First, what she calls the zero-cost first interaction: the product’s initial engagement with the user must require nothing of them: no money, no data, no irreversible commitment; and must deliver something tangible and verifiable in return. The purpose is not to generate revenue from the first interaction. It is to generate a trust data point.

Second, failure protocol design: every potential failure mode in the product such as failed transactions, delayed confirmations, connectivity disruptions must have a designed response that is proactive, visible to the user, and resolution-oriented. In the European market, silence after a failed transaction is an inconvenience. In a market defined by institutional mistrust, it is confirmation of the fear that the money is gone and no one is accountable.

Third, social trust architecture: the product must have explicit features that allow trust to propagate through social networks, tools that make it easy for a satisfied user to demonstrate the product’s reliability to someone in their network, because in the African market, peer trust transfers are the dominant form of product endorsement.

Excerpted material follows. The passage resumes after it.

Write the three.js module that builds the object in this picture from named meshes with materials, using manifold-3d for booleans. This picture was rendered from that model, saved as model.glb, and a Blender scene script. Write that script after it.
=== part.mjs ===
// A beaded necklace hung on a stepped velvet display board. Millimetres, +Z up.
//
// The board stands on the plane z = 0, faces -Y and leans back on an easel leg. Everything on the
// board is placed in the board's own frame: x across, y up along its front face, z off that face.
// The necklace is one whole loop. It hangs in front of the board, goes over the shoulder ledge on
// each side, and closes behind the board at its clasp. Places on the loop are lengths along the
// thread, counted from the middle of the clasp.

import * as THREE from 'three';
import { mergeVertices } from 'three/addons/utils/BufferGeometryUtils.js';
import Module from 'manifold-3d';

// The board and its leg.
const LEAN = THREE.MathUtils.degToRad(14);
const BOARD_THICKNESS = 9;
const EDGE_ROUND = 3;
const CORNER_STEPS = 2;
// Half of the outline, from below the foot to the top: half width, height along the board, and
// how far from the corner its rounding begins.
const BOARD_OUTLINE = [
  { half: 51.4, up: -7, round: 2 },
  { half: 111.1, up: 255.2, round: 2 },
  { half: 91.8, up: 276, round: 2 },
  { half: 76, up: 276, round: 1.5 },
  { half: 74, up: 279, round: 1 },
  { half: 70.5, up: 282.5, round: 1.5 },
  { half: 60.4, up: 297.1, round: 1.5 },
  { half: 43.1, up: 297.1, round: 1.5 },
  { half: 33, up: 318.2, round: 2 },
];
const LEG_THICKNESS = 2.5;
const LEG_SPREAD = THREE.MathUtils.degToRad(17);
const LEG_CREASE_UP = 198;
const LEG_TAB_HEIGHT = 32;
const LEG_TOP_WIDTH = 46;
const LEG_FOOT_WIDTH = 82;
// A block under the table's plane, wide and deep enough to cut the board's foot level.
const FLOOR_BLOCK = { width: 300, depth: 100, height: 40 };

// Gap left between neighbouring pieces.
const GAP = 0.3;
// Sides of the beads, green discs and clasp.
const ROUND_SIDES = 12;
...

“These three shifts are not expensive to implement if you design for them from the beginning,” Adeola observes. “They are very expensive to retrofit into a product that was designed without them. The UK fintechs entering Africa have a window to build these design principles before they discover, at scale, why they were necessary.”

The capital currently flowing from UK fintech into African markets is, in aggregate, substantial enough that the correction Adeola anticipates will have consequences beyond individual company balance sheets. It will shape the trajectory of UK-Africa financial technology partnerships, influence the risk appetite of the development finance institutions that co-invest alongside private capital, and determine whether the next generation of African financial technology is built primarily by African practitioners who understand the market, or by international firms that believe understanding it is a function of having a local office.